Parlamento seçimleri ve Avrupa’nın geleceği

Senem Aydın Düzgit

Avrupa Parlamentosu seçimleri yapıldı. Düşük katılım geleneği yine bozulmadı. Avrupa halklarının sadece yüzde 43’ü oy vermek için evlerinden çıktı. Parlamento seçimleri tarihindeki en düşük katılım oranının yaşanmış olması Avrupa Birliği’nin gittikçe artan düzeyde sorgulanmakta olan meşruiyet krizini tekrar gündeme getirdi. Parlamentonun son yıllarda karar alma mekanizmalarında yetkisinin artırılması, ancak bununla birlikte meşruiyetinin de daha sorunlu bir hal alması, Avrupa’da birliğe olan güveni azaltarak demokrasi boşluğunu pekiştiriyor. Hemen hemen tüm seçim kampanyalarının ulusal düzeyde yapılmış olması ve kampanyanın yürütüldüğü konuların (bazı merkez ve aşırı sağ partilerin Türkiye’nin AB üyeliğini konu etmesi dışında) ulusal meseleler olması da Avrupa’nın ulus kimliğinin ötesinde Avrupa bazlı bir kamusal alan yaratamıyor olduğunu tekrar gözler önüne serdi.
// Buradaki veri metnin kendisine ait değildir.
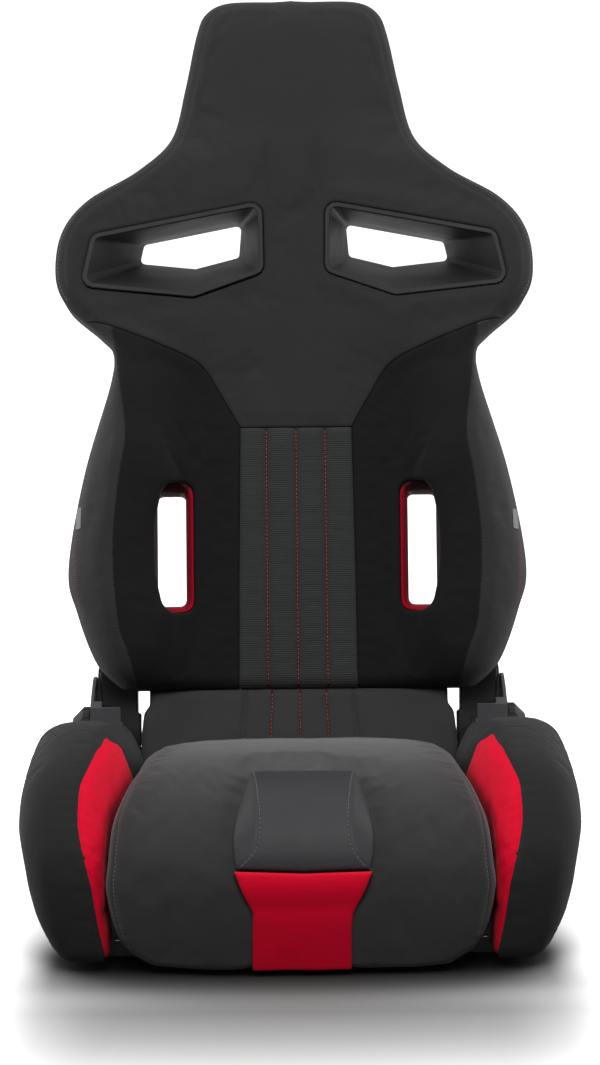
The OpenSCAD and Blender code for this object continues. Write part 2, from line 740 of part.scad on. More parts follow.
module backrest_frame() {
    color(black_steel) on_back() union() {
        pipe(rounded(hoop_points, 26, 3), [0, 1, 0], hoop_r, tube_wall, 12);
        for (v = cross_v) {
            half = hoop_reach(v) - hoop_r + tube_wall;
            x_ring(-half, half, -cross_w, v, cross_r, cross_r - tube_wall);
        }
        for (s = [false, true]) mirrored(s) difference() {
            translate([lug_x, -arm_w - lug_half, lug_v[0]])
                cube([plate_t, 2 * lug_half, lug_v[1] - lug_v[0]]);
            for (v = arm_bolt_v)
                x_rod(lug_x - 1, arm_x + 1, -arm_w, v, arm_bolt_d / 2 + bore_gap);
        }
    }
}

// The hoop's distance from the middle at height v, on its lower straight runs
function hoop_reach(v) =
    let (p = hoop_half, i = v < p[1][1] ? 0 : v < p[2][1] ? 1 : 2,
        f = (v - p[i][1]) / (p[i + 1][1] - p[i][1]))
    p[i][0] + f * (p[i + 1][0] - p[i][0]);

back_spring_x = [for (i = [0:back_spring_n - 1]) (i - (back_spring_n - 1) / 2) * 62];

// Springs from the lower cross tube up to the upper one
module on_cross_tubes() {
    translate([0, -cross_w, cross_v[0]]) rotate([90, 0, 0])
        translate([0, 0, back_lift]) children();
}

module back_springs() {
    color(black_steel) on_back() on_cross_tubes() for (x = back_spring_x)
        translate([x, 0, 0]) zigzag(cross_v[1] - cross_v[0]);
}

module back_spring_clips() {
    color(zinc) on_back() on_cross_tubes()
        for (x = back_spring_x, y = [0, cross_v[1] - cross_v[0]])
            translate([x, y, 0]) spring_clip(cross_r, back_lift);
}

// ---------- backrest pads ----------

// Right half of the back's outline, from the lower corner to the top
half_outline = spline([
    [arm_x + 1, skirt_v], [cap_x - 1, cap_top + 2],
    [lumbar_w / 2 - 9, lumbar_v - 50], [lumbar_w / 2, lumbar_v],
    [lumbar_w / 2 - 19, lumbar_v + 105], [waist_w / 2, waist_v - 18],
    [waist_w / 2 + 1, waist_v + 14], [waist_w / 2 + 18, waist_v + 32],
    [shoulder_w / 2 - 12, shoulder_v - 39], [shoulder_w / 2, shoulder_v - 6],
    [shoulder_w / 2 - 7, shoulder_v + 42], [shoulder_w / 2 - 36, shoulder_v + 80],
    [(shoulder_w + neck_w) / 4 - 28, neck_v - 41], [neck_w / 2, neck_v - 3],
    [neck_w / 2 - 16, neck_v + 56], [head_w / 2, neck_v + head_up * 0.75],
    [head_w / 2 - 12, top_v - 14], [head_w / 2 - 36, top_v - 1]], 4);
outline = both_halves(concat(half_outline, [[20, top_v]]));

// Seam under the shoulders: from the middle panel's top corner out to the edge
panel_top = waist_v - 75;
seam_line = [[panel_half, panel_top], [panel_half + 45.6, waist_v - 3.3],
    [waist_w / 2 - 55, waist_v + 17.5], [waist_w / 2 - 25, waist_v + 29],
    [waist_w / 2 + 1, waist_v + 39], [shoulder_w, waist_v + 45]];

// Everything above (up = true) or below the shoulder seam
module seam_side(up) {
    line = [for (p = seam_line) p + [0, up ? seam / 2 : -seam / 2]];
    far = up ? top_v + 50 : 0;
    polygon(concat([for (p = reverse(line)) [-p[0], p[1]]], line,
        [[shoulder_w, far], [-shoulder_w, far]]));
}

// Depth of the lumbar pads across the back: flat, then up to the bolsters' ridges.
// across is the share of the way from the middle panel to the outline, and rise the
// share of the way from the flat to the ridge.
function lumbar_point(across, rise) = [
    panel_half + across * (lumbar_w / 2 - panel_half),
    -pad_front - rise * (ridge_front - pad_front)];
lumbar_plan = concat([[0, -pad_back], [0, -pad_front]],
    spline([lumbar_point(0.02, 0), lumbar_point(0.17, 0.05), lumbar_point(0.42, 0.35),
        lumbar_point(0.56, 0.7), lumbar_point(0.68, 0.93), lumbar_point(0.78, 1),
        lumbar_point(0.92, 0.74), [lumbar_w / 2 + 1, -ridge_front + 60]], 4),
    [[lumbar_w / 2 + 1, -pad_back]]);

// Depth of the bolsters up the back
lumbar_side = concat([[-pad_back, skirt_v]], spline([[-ridge_front + 58, skirt_v],
        [-ridge_front + 20, skirt_v + 26], [-ridge_front, lumbar_v - 20],
        [-ridge_front, lumbar_v + 110], [-ridge_front + 16, waist_v - 20],
        [-wing_front, waist_v + 52]], 4), [[-pad_back, waist_v + 52]]);

// Depth of the shoulders across the back: the wings curl forward
wing_plan = concat([[0, -pad_back], [0, -pad_front]],
    spline([[28, -pad_front], [44, -pad_front - 2], [120, -pad_front - 18],
        [shoulder_w / 2 - 34, -wing_front + 5], [shoulder_w / 2 - 12, -wing_front],
        [shoulder_w / 2 + 1, -wing_front + 26]], 4),
    [[shoulder_w / 2 + 1, -pad_back]]);

// Depth of the head and shoulders up the back
head_side = concat([[-pad_back, panel_top - 1], [-pad_front, panel_top - 1],
        [-pad_front, waist_v - 10], [-wing_front, waist_v + 24], [-wing_front, neck_v - 60]],
    spline([[-wing_front + 14, neck_v - 34], [-pad_front - 6, neck_v],
        [-pad_front, neck_v + 40], [-pad_front + 1, top_v - 46],
        [-pad_front + 12, top_v - 14], [-pad_front + 26, top_v]], 3),
    [[-pad_back, top_v]]);

// Outline, plan and side view of the pads, crossed, for both halves or the left
module crossed_pads(plan, side, halves) {
    intersection() {
        w_slab(pad_back, ridge_front + 1) polygon(outline);
        union() for (s = halves) mirrored(s) linear_extrude(top_v + 1) polygon(plan);
        x_slab(-shoulder_w, shoulder_w) polygon(side);
    }
}

module centre_pad() {
    color(grey_fabric) on_back()
        translate([0, 0, skirt_v]) linear_extrude(panel_top - seam / 2 - skirt_v) polygon([
            [-panel_half + seam / 2, -pad_back], [-panel_half + seam / 2, -pad_front + 2],
            [0, -pad_front], [panel_half - seam / 2, -pad_front + 2],
            [panel_half - seam / 2, -pad_back]]);
}

module side_pad() {
    color(black_fabric) on_back() difference() {
        intersection() {
            crossed_pads(lumbar_plan, lumbar_side, [false]);
            w_slab(0, ridge_front + 2) seam_side(false);
            translate([panel_half + seam / 2, -ridge_front - 2, 0])
                cube([shoulder_w, ridge_front + 2, top_v]);
        }
        lumbar_plug();
    }
}

module head_pad() {
    color(black_fabric) on_back() difference() {
        intersection() {
            crossed_pads(wing_plan, head_side, [false, true]);
            w_slab(0, ridge_front + 2) seam_side(true);
        }
        for (s = [false, true]) mirrored(s) shoulder_plug();
    }
}

// Pad that fills the gap over the shaft, round about the hinge so that it can turn
module lower_back_pad() {
    half = cushion_rear_w / 2 - 1;
    rear = -30;
    color(black_fabric) on_back() difference() {
        x_slab(-half, half) union() {
            circle(r = lower_pad_r, $fn = 96);
            translate([-lower_pad_r, 0]) square([lower_pad_r - rear, skirt_v - seam]);
        }
        x_rod(-half - 1, half + 1, 0, 0, shaft_d / 2 + 3);
    }
}

// Dished cover behind the back, open towards the pads
module back_cover() {
    front = pad_back - run;
    levels = [[0, front], [0, -cover_back + 16], [5, -cover_back + 4], [13, -cover_back]];
    ring = function (d, w) [for (p = inset(outline, d)) [p[0], -w, p[1]]];
    outer = [for (l = levels) ring(1 + l[0], l[1])];
    inner = [for (l = levels) ring(1 + cover_wall + l[0], l[1] + (l[1] < front ? cover_wall : 1))];
    color(black_fabric) on_back() difference() {
        loft(outer);
        loft(inner);
        for (s = [false, true]) mirrored(s) {
            shoulder_plug();
            lumbar_plug();
            // Notch for the arm, from below
            translate([arm_x - plate_t - 2, -pad_back - 1, skirt_v - 4])
                cube([2 * plate_t + 9, pad_back - arm_w + lug_half + 2, 48]);
        }
    }
}

// ---------- slot frames ----------

// Corners of a shoulder slot in its front rim and at the back, as (x, v)
slot_front = [[41, shoulder_v + 75], [shoulder_w / 2 - 47, shoulder_v + 35],
    [shoulder_w / 2 - 36, shoulder_v - 14], [114, shoulder_v - 23], [40, shoulder_v + 5]];
slot_rear = [[60, shoulder_v + 68], [shoulder_w / 2 - 94, shoulder_v + 46],
    [shoulder_w / 2 - 89, shoulder_v + 24], [114, shoulder_v + 17], [63, shoulder_v + 30]];
slot_split = -6;                          // where the front frame meets the rear one

// Front surface of the wings along a slot, as a plane over x
function rim_w(x) = pad_front + 3 + (wing_front - pad_front - 4) * (x - 42) / (shoulder_w / 2 - 72);

// Corners of the slot's funnel at depth w
function slot_at(w) = [for (i = [0:4])
    let (f = (rim_w(slot_front[i][0]) - w) / (rim_w(slot_front[i][0]) + cover_back))
    slot_front[i] * (1 - f) + slot_rear[i] * f];

slot_round = 7;
function rim_ring(grow, lift) = [for (p = inset(rounded_loop(reverse(slot_front), slot_round, 3), -grow))
    [p[0], -rim_w(p[0]) - lift, p[1]]];
function slot_ring(w, grow) = [for (p = inset(rounded_loop(reverse(slot_at(w)), slot_round * 0.7, 3), -grow))
    [p[0], -w, p[1]]];
function reverse(p) = [for (i = [len(p) - 1:-1:0]) p[i]];

// What a slot takes out of the pads and the cover
module shoulder_plug() {
    wall = bezel_t + run;
    loft([rim_ring(wall + 3, 40), rim_ring(wall + 3, 1 - run), rim_ring(wall, -4),
        slot_ring(slot_split, wall), slot_ring(-cover_back - 3, wall),
        slot_ring(-cover_back - 6, wall)]);
}

module shoulder_bezel() {
    color(black_plastic) on_back() ring_loft([
        rim_ring(bezel_t, -4), slot_ring(slot_split, bezel_t), slot_ring(slot_split, 0),
        rim_ring(0, 0), rim_ring(1, 3), rim_ring(bezel_t + 2, 3), rim_ring(bezel_t + 3, 1)]);
}

module rear_bezel() {
    lip = -cover_back - 2.5;
    color(black_plastic) on_back() ring_loft([
        slot_ring(slot_split - run, bezel_t), slot_ring(-cover_back - run, bezel_t),
        slot_ring(-cover_back - run, bezel_t + 7), slot_ring(lip, bezel_t + 6),
        slot_ring(lip, 0), slot_ring(slot_split - run, 0)]);
}

// A lumbar slot narrows towards the back: (left, right, low, high) at depth w
liner_front = pad_front + 10;
function liner_ring(w, grow) =
    let (f = (liner_front - w) / (liner_front + cover_back),
        x0 = lumbar_slot_x - lumbar_slot_w / 2 + 11 * f, x1 = lumbar_slot_x + lumbar_slot_w / 2 - 5 * f,
        v0 = lumbar_slot_v - lumbar_slot_h / 2 + 5 * f, v1 = lumbar_slot_v + lumbar_slot_h / 2 - 5 * f)
    [for (p = inset(rounded_loop([[x0, v0], [x1, v0], [x1, v1], [x0, v1]], 9, 4), -grow))
        [p[0], -w, p[1]]];

module lumbar_plug() {
    loft([liner_ring(ridge_front + 4, bezel_t + run), liner_ring(-cover_back - 4, bezel_t + run)]);
}

module lumbar_liner() {
    lip = -cover_back - 2;
    color(red_fabric) on_back() ring_loft([
        liner_ring(pad_front - 2, bezel_t), liner_ring(-cover_back - run, bezel_t),
        liner_ring(-cover_back - run, bezel_t + 5), liner_ring(lip, bezel_t + 5),
        liner_ring(lip, 0), liner_ring(pad_front - 2, 0)]);
}

// ---------- the nodes ----------

side_member();  // side_member_left
mirrored(true) side_member();  // side_member_right
seat_tube(front_tube_y, front_tube_z);  // front_tube
seat_tube(rear_tube_y, rear_tube_z);  // rear_tube
seat_springs();
seat_spring_clips();
seat_cushion();
pommel_pad();
pommel_apron();
base_bolster();  // base_bolster_left
mirrored(true) base_bolster();  // base_bolster_right
bolster_facing();  // bolster_facing_left
mirrored(true) bolster_facing();  // bolster_facing_right
base_plate();  // base_plate_left
mirrored(true) base_plate();  // base_plate_right
plate_bolts();
plate_nuts();
recliner_housing();  // recliner_housing_left
mirrored(true) recliner_housing();  // recliner_housing_right
side_cover();  // side_cover_left
mirrored(true) side_cover();  // side_cover_right
cover_screws();
cross_shaft();
knob();  // knob_left
mirrored(true) knob();  // knob_right
knob_screws();
arm();  // arm_left
mirrored(true) arm();  // arm_right
recliner_disc();  // recliner_disc_left
mirrored(true) recliner_disc();  // recliner_disc_right
arm_cap();  // arm_cap_left
mirrored(true) arm_cap();  // arm_cap_right
arm_bolts();
arm_nuts();
backrest_frame();
back_springs();
back_spring_clips();
lower_back_pad();
centre_pad();
side_pad();  // side_pad_left
mirrored(true) side_pad();  // side_pad_right
head_pad();
back_cover();
shoulder_bezel();  // shoulder_bezel_left
mirrored(true) shoulder_bezel();  // shoulder_bezel_right
rear_bezel();  // rear_bezel_left
mirrored(true) rear_bezel();  // rear_bezel_right
lumbar_liner();  // lumbar_liner_left
mirrored(true) lumbar_liner();  // lumbar_liner_right
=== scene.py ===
import json
import math

import bmesh
import bpy
import numpy as np
from mathutils import Matrix, Vector
from mathutils import noise as noise3
from mathutils.geometry import delaunay_2d_cdt


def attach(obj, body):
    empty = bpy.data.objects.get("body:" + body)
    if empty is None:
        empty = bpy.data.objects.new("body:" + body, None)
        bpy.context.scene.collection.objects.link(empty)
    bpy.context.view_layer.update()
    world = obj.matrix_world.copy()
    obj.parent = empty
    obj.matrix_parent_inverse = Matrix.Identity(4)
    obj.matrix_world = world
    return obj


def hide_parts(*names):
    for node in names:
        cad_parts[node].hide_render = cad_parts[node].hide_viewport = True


# Racing seat. The back is worked in its own frame, in millimetres: x, height v
# up the back from the hinge axis, depth w towards the sitter.
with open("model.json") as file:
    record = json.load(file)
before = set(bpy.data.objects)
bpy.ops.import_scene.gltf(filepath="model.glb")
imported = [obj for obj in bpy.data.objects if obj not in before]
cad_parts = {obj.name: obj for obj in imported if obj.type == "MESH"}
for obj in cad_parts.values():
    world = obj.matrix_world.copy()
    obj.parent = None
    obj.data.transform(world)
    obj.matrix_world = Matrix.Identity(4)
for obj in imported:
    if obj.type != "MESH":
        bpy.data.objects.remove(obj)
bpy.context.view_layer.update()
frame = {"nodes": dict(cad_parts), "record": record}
nodes = frame["nodes"]

MM = 0.001
HINGE = np.array([0.0, 0.200, 0.110])
LEAN = math.radians(15)
UP_BACK = np.array([0.0, math.sin(LEAN), math.cos(LEAN)])
OUT_BACK = np.array([0.0, -math.cos(LEAN), math.sin(LEAN)])
SIDES = ((1, "left"), (-1, "right"))
FLIP = np.array([-1.0, 1.0])
FAR = 1e9
TINY = 1e-12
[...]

Parlamento seçimlerinin açığa vurduğu tek sorun bu değil. Seçimler aynı zamanda Avrupa’da sağın üstünlüğünü ilan etti. Parlamento seçimlerinin tarihinde ilk kez en büyük altı üye ülkede (İngiltere, Almanya, Fransa, İspanya, İtalya, Polonya) muhafazakâr partiler kazandı. 2004 yılında yapılan Parlamento seçimlerinde bu ülkelerin üçünde sol partiler birinci gelmişti. Son seçimlerde ise sağ hegemonyasını ilan etti. Bunun Avrupa siyaseti için önemi büyük. Zira Avrupa seçmeninin üçte ikisi bu altı ülkeden geliyor. Parlamentonun Avrupa Komisyonu üyelerini de atadığı düşünüldüğünde, sağ ağırlıklı meclisin, yine sağ tandanslı bir Komisyon ile beraber çalışacağı öngörülebiliyor. Avrupa Parlamentosu’nda merkez sağ grup her zaman güçlü olmuştu. Geleneksel olarak Sosyalist Grup ile birlikte parlamentonun en büyük iki grubunu oluşturmaktaydılar. Ancak bu seçimlerin parlamentodaki dengeleri muhafazakâr partilerin lehine önemli ölçüde değiştirdiğini görmek mümkün. Birliğin entegrasyonuna şüpheyle yaklaşan İngiliz Muhafazakâr Parti ve Çek Demokrasi Partisi’nin ana muhafazakâr gruptan ayrılarak kendi gruplarını kurması bile ana muhafazakâr grubun gücünü azaltmıyor.
Parlamentoda merkez sağın yanı sıra aşırı sağ da güçleniyor. İngiltere’de ulusal seçim sisteminden ötürü ulusal parlamentoda yer alamayan ırkçı İngiliz Ulusal Partisi tarihinde ilk kez Avrupa Parlamentosu’na temsilci gönderiyor. Fransa gibi bazı üye ülkelerde aşırı sağın gücünü kaybettiğini görüyoruz. Bu durum, aşırı sağ eğilimleri besleyen göçmen korkusu ve kimlik erozyonuna ilişkin kaygıların azalmasından değil, merkez sağ partilerin Fransa örneğinde olduğu gibi aşırı sağ söylemin bazı önemli unsurlarını benimsemesinden kaynaklanıyor.
Küresel ekonomik krizde solun yükselişe geçmesi beklenirken, Avrupa’da eriyen solun karşısında sağ hâkimiyetini ilan ediyor. Bu durumun Türkiye-AB ilişkilerini de etkilememesi beklenemez. İspanyol, İngiliz ve İtalyan sağının dışında kalan temel sağ partiler Türkiye’nin tam üyeliğine şiddetle karşı çıkıyor. Aşırı sağın bu konuyu temel propaganda malzemesi haline getirdiği de biliniyor. İçe dönük, muhafazakâr ve göçmen karşıtı Avrupa Türkiye’yi üye olarak görmek istemiyor. Belki bundan da önemlisi böyle bir Avrupa’nın küresel politikalarının dünyayı ne şekilde etkileyeceği. Amerika’da her ne kadar tartışılsa da, geçmişe oranla önemli ve daha olumlu gelişmeler yaşanırken Avrupa gittikçe kendi içine kapanıyor.